* SEC’s market access rule requires risk controls
* Schapiro says SEC looking to see if Knight complied
* Rule was adopted following May 6, 2010 flash crash
* Industry sources say Knight rushed its software
By Sarah N. Lynch
WASHINGTON, Aug 3 (Reuters) - The top U.S. securities regulator said government lawyers are trying to determine if Wednesday’s big trading blunder at Knight Capital Group violated a new rule designed to protect the markets from rogue algorithmic computer trading programs.
The Securities and Exchange Commission’s market access rule, which took effect last year, requires brokers to put in place risk control systems to prevent the execution of erroneous trades or orders that exceed pre-set credit or capital thresholds.
The rule gets at the heart of what went wrong on Wednesday at Knight, after a software error led the brokerage to flood the market with erroneous orders over the course of 45 minutes.
The new rule was one of the SEC’s response to earlier problems with super-fast automated trading, including the so-called flash crash in May 2010 when the Dow Jones Industrials plunged about 700 points in several minutes.
This latest technology snafu will likely fuel renewed interest by the SEC to take a closer look into automated, high-speed trading.
“Existing rules make it clear that when broker-dealers with access to our markets use computers to trade, trade fast, or trade frequently, they must check those systems to ensure they are operating properly,” SEC Chairman Mary Schapiro said Friday. “And, naturally, we will consider whether such compliance measures were followed in this case.”
The computer mishap left Knight with a $440 million loss and now the firm is struggling to find new sources of capital to survive.
The SEC is examining how the algorithmic error got unleashed on the markets and whether the software used by Knight was properly tested before it was put into use on Wednesday. But regulatory sources say it’s too soon to say whether a full-fledged enforcement investigation will be commenced.
Industry sources said that Knight may have rushed out its program without testing it appropriately to get ahead of its competitors.
Spokespeople for Knight Capital Group did not return calls or emails seeking comment.
Michael Bachner, an attorney who earlier this year represented a defendant in the SEC’s first-ever market access case, said he suspects Knight probably will face regulatory troubles down the road.
“With the magnitude of the problem that occurred, it seems to me there is a likelihood that there was some problem in their risk controls,” Bachner said.

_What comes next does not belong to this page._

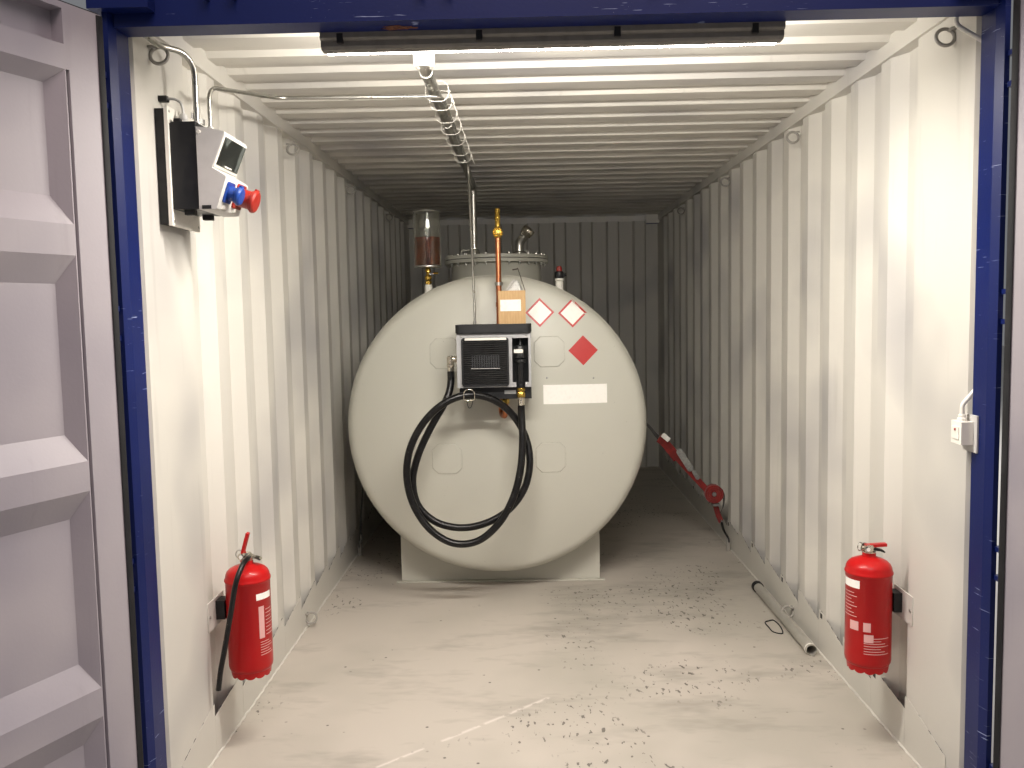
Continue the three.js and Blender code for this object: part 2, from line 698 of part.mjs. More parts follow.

Knight’s trading woes this week mark the latest blow to investor confidence in a recent string of technology errors by major market players. In May, Nasdaq OMX came under fire and is now the subject of an SEC investigation into its botched initial public offering of Facebook.
BATS Global Markets also in March suffered a technical snafu, forcing it to kill its own initial public offering on its own exchange.
The market access rule was one of several adopted by the SEC following the May 6 “flash crash,” though its implementation was delayed until late 2011 as brokers sought more time to get their systems ready.
The rule came as a response to the growing concerns about “fat finger” and algorithmic computer problems which have the ability to ricochet through the market in a matter of milliseconds.
The centerpiece of the rule was focused on banning so-called “naked access,” where brokers give high-speed traders a direct pipeline into exchanges without any pre-trade supervision.
It requires brokerages to devise controls to help supervise the firms it may sponsor, such as hedge funds. But those oversight responsibilities also extend to reviewing their own orders as well.
In Knight’s case, it had recently developed the software to use in the New York Stock Exchange’s newly implemented Retail Liquidity Program, or RLP. The program was introduced as a way to spur more liquidity by offering retail investors better pricing on trades.
The software was coded incorrectly and led to the trading malfunction that sent some stocks spiraling and others soaring. The combination of erroneous trades led to Knight’s $440 million loss, something that severely depleted its capital.
Making matters worse, the company apparently did not have its old system running at the same time in case of a malfunction - what software geeks call a “redundancy” - which is standard protocol for introducing new software into real-time trading situations, several industry sources said.
That forced Knight to shut down its system entirely and stop processing trades for clients until the issue could be resolved.
Michael Goldstein, a professor of finance at Babson College, said the problems at Knight may prompt the SEC to conduct a more wide-spread review of the risk management systems for all brokerages.
“This is a wake-up call to think about other things that could go wrong and is your program ready for that?” he said.